Well, they can’t all be winners. I think VJ head honcho Tom summed it up best when he wrote in an email, “I woke up this morning and I barely remember anything about the movie that I watched last night! I don't know whether I'm going senile or it just wasn't very memorable.” To paraphrase A GUY NAMED JOE (1943), “You’re not senile.” The fourth episode isn’t bad by any means, but it definitely isn’t memorable and mostly by the numbers. But let’s keep things positive and focus on the good and fun aspects. We do get the return of David Hess as the villainous prison warden and get a nice wrap up for his character. There is also a bit where he threatens to slice up the kid, resulting in a perhaps unplanned LAST HOUSE ON THE LEFT (1972) homage.
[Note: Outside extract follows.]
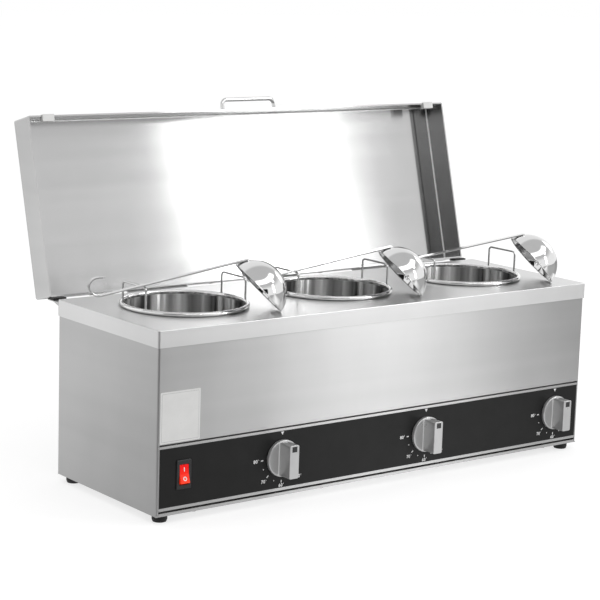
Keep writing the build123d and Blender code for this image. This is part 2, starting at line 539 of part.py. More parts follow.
def make_lid():
    """Lid: a folded pan with hemmed edges, its wire handle and two soft bumpers."""
    half = LID_WIDTH / 2
    top = MOUTH + LID_HEIGHT
    outer = block(-half, half, LID_FRONT, COVER_DEPTH, MOUTH, top)
    outer = fillet(outer.edges().filter_by(Axis.Z), CORNER_RADIUS)
    outer = fillet(outer.faces().sort_by(Axis.Z)[-1].edges(), 1.6)
    inner = block(-half + SHEET, half - SHEET, LID_FRONT + SHEET, COVER_DEPTH - SHEET, MOUTH - 1, top - SHEET)
    inner = fillet(inner.edges().filter_by(Axis.Z), CORNER_RADIUS - SHEET)
    hem = block(-half + SHEET / 2, half - SHEET / 2, LID_FRONT + SHEET / 2, COVER_DEPTH - SHEET / 2,
                MOUTH, MOUTH + HEM_HEIGHT)
    hem -= block(-half + LID_HEM, half - LID_HEM, LID_FRONT + LID_HEM, COVER_DEPTH - LID_HEM, MOUTH - 1, top)
    keep("lid_pan", OPEN_LID * (outer - inner + hem))

    z = MOUTH + HANDLE_RISE
    out = LID_FRONT - HANDLE_REACH + HANDLE_WIRE / 2
    points = [(-HANDLE_SPAN / 2, LID_FRONT, z), (-HANDLE_SPAN / 2, out, z),
              (HANDLE_SPAN / 2, out, z), (HANDLE_SPAN / 2, LID_FRONT, z)]
    handle = wire_rod(points, HANDLE_BEND, HANDLE_WIRE / 2)
    for x in (-HANDLE_SPAN / 2, HANDLE_SPAN / 2):
        handle += rod_y(x, z, LID_FRONT - 1.2, LID_FRONT, HANDLE_WIRE / 2 + 1.6)
    keep("lid_handle", OPEN_LID * handle)

    bumpers = []
    for x in (-BUMPER_X, BUMPER_X):
        pad = block(x - BUMPER_WIDTH / 2, x + BUMPER_WIDTH / 2, LID_FRONT - 1.2, LID_FRONT + HEM_HEIGHT + 0.4,
                    MOUTH - LID_GAP + SEAT_GAP, MOUTH + 6)
        pad = fillet(pad.edges().filter_by(Axis.Z), 0.9)
        slot = block(x - BUMPER_WIDTH, x + BUMPER_WIDTH, LID_FRONT, LID_FRONT + LID_HEM, MOUTH, MOUTH + 9)
        bumpers.append(OPEN_LID * (pad - slot))
    keep("lid_bumpers", *bumpers)


def make_hinge():
    """Long hinge behind the cover: leaves with alternate knuckles on one pin. Returns the cover's rivets."""
    pitch = 2 * HINGE_HALF / KNUCKLES
    fixed = block(-HINGE_HALF, HINGE_HALF, COVER_DEPTH, COVER_DEPTH + SHEET, TOP - COVER_LIP + 1, HINGE_Z + 2)
    moving = block(-HINGE_HALF, HINGE_HALF, COVER_DEPTH, COVER_DEPTH + SHEET, MOUTH + 3, MOUTH + 22)
    crank = [(COVER_DEPTH, MOUTH + 4), (COVER_DEPTH + SHEET, MOUTH + 4),
             (HINGE_Y + 1.6, HINGE_Z + 2.4), (HINGE_Y - 0.2, HINGE_Z + 1.6)]
    for index in range(KNUCKLES):
        x0 = -HINGE_HALF + index * pitch + KNUCKLE_GAP / 2
        x1 = x0 + pitch - KNUCKLE_GAP
        barrel = rod_x(HINGE_Y, HINGE_Z, x0, x1, KNUCKLE_RADIUS)
        if index % 2 == 0:
            fixed += barrel + block(x0, x1, COVER_DEPTH, HINGE_Y, HINGE_Z - SHEET / 2, HINGE_Z + SHEET / 2)
        else:
            moving += barrel + prism_x(crank, x0, x1)
    fixed -= rod_x(HINGE_Y, HINGE_Z, -HINGE_HALF - 1, HINGE_HALF + 1, PIN_RADIUS)
    moving -= rod_x(HINGE_Y, HINGE_Z, -HINGE_HALF - 1, HINGE_HALF + 1, PIN_RADIUS + SHAFT_FIT)
    keep("hinge_fixed_leaf", fixed)
    keep("hinge_pin", rod_x(HINGE_Y, HINGE_Z, -HINGE_HALF, HINGE_HALF, PIN_RADIUS))
    keep("hinge_moving_leaf", OPEN_LID * moving)
    cover_rivets, lid_rivets = [], []
    for index in range(KNUCKLES):
        x = -HINGE_HALF + (index + 0.5) * pitch
        face = COVER_DEPTH + SHEET
        head = Rot(X=-90) * (Cylinder(3, 1, align=(Align.CENTER, Align.CENTER, Align.MIN)))
        cover_rivets.append(Pos(x, face, TOP - COVER_LIP + 5) * head)
        lid_rivets.append(OPEN_LID * (Pos(x, face, MOUTH + 14) * head))
    keep("lid_rivets", *lid_rivets)
    return cover_rivets


def make_lid_stops(rivets):
    """A bracket at each end of the cover's back carries the rubber pad that the open lid rests on."""
    corner = (OPEN_LID * Pos(0, COVER_DEPTH, MOUTH)).position
    slope = tan(radians(LID_OPEN - 90))
    near, far = corner.Y - 8.4, corner.Y + 6.2
    top = corner.Z - STOP_GAP
    seat = top - 3.2
    brackets, pads = [], []
    for side in (-1, 1):
        outer = side * LID_WIDTH / 2
        x0, x1 = sorted((outer, outer - side * STOP_WIDTH))
        web = sorted((outer, outer - side * SHEET))
        shelf = prism_x([(COVER_DEPTH, seat), (far, seat), (far, seat - SHEET), (COVER_DEPTH, seat - SHEET)], x0, x1)
        gusset = prism_x([(COVER_DEPTH, seat - 5.2), (COVER_DEPTH, seat), (far, seat), (far, seat - SHEET),
                          (near, seat - SHEET)], *web)
        back = block(x0, x1, COVER_DEPTH, COVER_DEPTH + SHEET, TOP - COVER_LIP + 1, seat)
        brackets.append(shelf + gusset + back)
        head = Rot(X=-90) * Cylinder(3, 1, align=(Align.CENTER, Align.CENTER, Align.MIN))
        rivets.append(Pos((x0 + x1) / 2, COVER_DEPTH + SHEET, TOP - COVER_LIP + 6) * head)
        pads.append(prism_x([(near, seat), (near, top), (corner.Y, top), (far, top - slope * 6.2), (far, seat)], x0, x1))
    keep("lid_stop_brackets", *brackets)
    keep("cover_rivets", *rivets)
    keep("lid_stop_pads", *pads)


def make_wiring():
    """Cord gland, terminal block, and the loom along the base to the switch and thermostats."""
    x, z = GLAND
    gland = rod_y(x, z, BACK - 9, BACK + 1, GLAND_RADIUS)
    gland += rod_y(x, z, BACK - 4.5, BACK - SHELL_SHEET, GLAND_RADIUS + 4)
    nut = Pos(x, BACK, z) * Rot(X=-90) * extrude(RegularPolygon(GLAND_RADIUS + 3.5, 6), 8)
    dome = Pos(x, BACK + 8, z) * Rot(X=-90) * Cone(GLAND_RADIUS + 2, GLAND_RADIUS - 1, 8,
                                                   align=(Align.CENTER, Align.CENTER, Align.MIN))
    keep("cord_gland", gland + nut + dome - rod_y(x, z, BACK - 10, BACK + 20, 4.0))

    block_x0 = x - 30
    terminal = block(block_x0, x + 30, BACK - 56, BACK - 36, BASE_TOP, BASE_TOP + 16)
    for index in range(5):
        tx = block_x0 + 6 + index * 12
        terminal -= rod(tx, BACK - 50, BASE_TOP + 10, BASE_TOP + 17, 2.6)
        terminal -= rod(tx, BACK - 42, BASE_TOP + 10, BASE_TOP + 17, 2.6)
    keep("terminal_block", terminal)

    loom_z = BASE_TOP + 4
    loom_y = PANEL_BACK + 60
    switch_back = FACE + 34
    trunk = [(SWITCH_X, switch_back, CONTROL_Z), (SWITCH_X, loom_y - 12, CONTROL_Z), (SWITCH_X, loom_y, loom_z),
             (x, loom_y, loom_z), (x, BACK - 56, loom_z)]
    loom = wire_rod(trunk, [8, 10, 14], 3.5)
    for knob_x in KNOB_XS:
        start = (knob_x - 8, loom_y, loom_z)
        end_y = PANEL_BACK + 2 + THERMOSTAT_DEPTH
        rise = CONTROL_Z - 8
        loom += wire_rod([start, (knob_x - 8, loom_y, rise), (knob_x - 8, end_y, rise)], 10, 2.0)
    keep("wiring_loom", loom)


def main():
    """Builds every node, moves the origin under the middle of the outline and writes the STEP files."""
    for make in (make_shell, make_rear_panel, make_base, make_cover, make_control_panel, make_switch, make_knobs,
                 make_wells, make_pots, make_ladles, make_lid, make_wiring):
        make()
    make_lid_stops(make_hinge())
    boxes = [shape.bounding_box() for shape in nodes.values()]
    middle_x = (min(box.min.X for box in boxes) + max(box.max.X for box in boxes)) / 2
    middle_y = (min(box.min.Y for box in boxes) + max(box.max.Y for box in boxes)) / 2
    os.makedirs("parts", exist_ok=True)
    for name, shape in nodes.items():
        export_step(Pos(-middle_x, -middle_y, 0) * shape, f"parts/{name}.step")
    print("origin in the case frame", round(middle_x, 3), round(middle_y, 3))
    print("hinge axis", round(HINGE_Y - middle_y, 3), round(HINGE_Z, 3))
    print("knob axes x", [round(x - middle_x, 3) for x in KNOB_XS], "z", round(CONTROL_Z, 3))
    print("rocker axis", round(SWITCH_X - middle_x, 3), round(FACE + 1.2 - middle_y, 3), round(CONTROL_Z, 3))


main()
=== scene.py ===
"""Studio scene of a three-pot hot topping warmer, its lid open and a ladle lying across each pot.

The CAD pieces keep their own shapes and take their finishes here. New pieces are the printed dial
marks, the signs on the rocker, the ruled line on the blank plate, the bend inside the lid in a
brighter steel than the lid as a painted highlight, and pale beads at the foot of each knob's grip
bar as painted highlights. Lengths are in metres unless a name ends in _MM.
"""
import math

import bmesh
import bpy
import numpy as np
from mathutils import Matrix, Vector


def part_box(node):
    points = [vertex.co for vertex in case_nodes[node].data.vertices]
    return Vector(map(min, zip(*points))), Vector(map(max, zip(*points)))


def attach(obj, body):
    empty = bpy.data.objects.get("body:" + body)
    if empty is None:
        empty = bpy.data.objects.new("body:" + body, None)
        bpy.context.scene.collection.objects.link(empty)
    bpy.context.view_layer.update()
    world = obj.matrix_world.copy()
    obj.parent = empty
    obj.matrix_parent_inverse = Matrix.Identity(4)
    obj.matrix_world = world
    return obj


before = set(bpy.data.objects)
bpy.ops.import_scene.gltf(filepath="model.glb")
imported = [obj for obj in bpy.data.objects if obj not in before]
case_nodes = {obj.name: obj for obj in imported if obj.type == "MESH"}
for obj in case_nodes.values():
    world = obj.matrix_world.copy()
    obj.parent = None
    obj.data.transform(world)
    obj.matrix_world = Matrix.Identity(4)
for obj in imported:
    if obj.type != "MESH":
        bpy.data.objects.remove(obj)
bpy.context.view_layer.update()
NUMBERS = (1, 2, 3)


# ---- camera ----
SENSOR_MM, LENS_MM = 36.0, 116.476
NEAREST, FARTHEST = 0.05, 60.0
CAMERA_PLACE = (-1.648603, -2.11965, 0.71949)
CAMERA_RIGHT, CAMERA_UP = Vector((0.79434, -0.60668, 0.03089)), Vector((0.08525, 0.16167, 0.98316))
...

I also liked how the story culminated with our leads finally having some money, only to have Napoleon, the revolutionary thorn in their sides, show up to claim “his” money. It is a recurring gag over the series, so you start to anticipate it. I also appreciated the full circle ending. Orso and Zach finally have enough money for their plane and are making their long-delayed getaway. Unfortunately for them, Edward has become the new shaman of San Rolando and his first prayer for rain leads to their plane crashing right back in the village they are trying to escape. In keeping with the over-the-top comedic tone, they stumble up into the village covered in black soot. Hell, I’m shocked Deodato didn’t have them blow smoke out of their mouths.

The one big takeaway from this episode is it finally solves the “Bud Spencer and Philip Michael Thomas in dreadlocks” mystery. Back in the day the series was advertised in Variety with a full page ad of Spencer and Thomas in dreadlock wigs. WTF? Turns out it is a scene where they try to blend in during a local carnival parade. Yes, because nothing blends in more than a white guy Bud’s size in dreadlocks. So Tom gets Erik Estrada and Richard Liberty and I get Bud Spencer in dreadlocks. I’ll take it.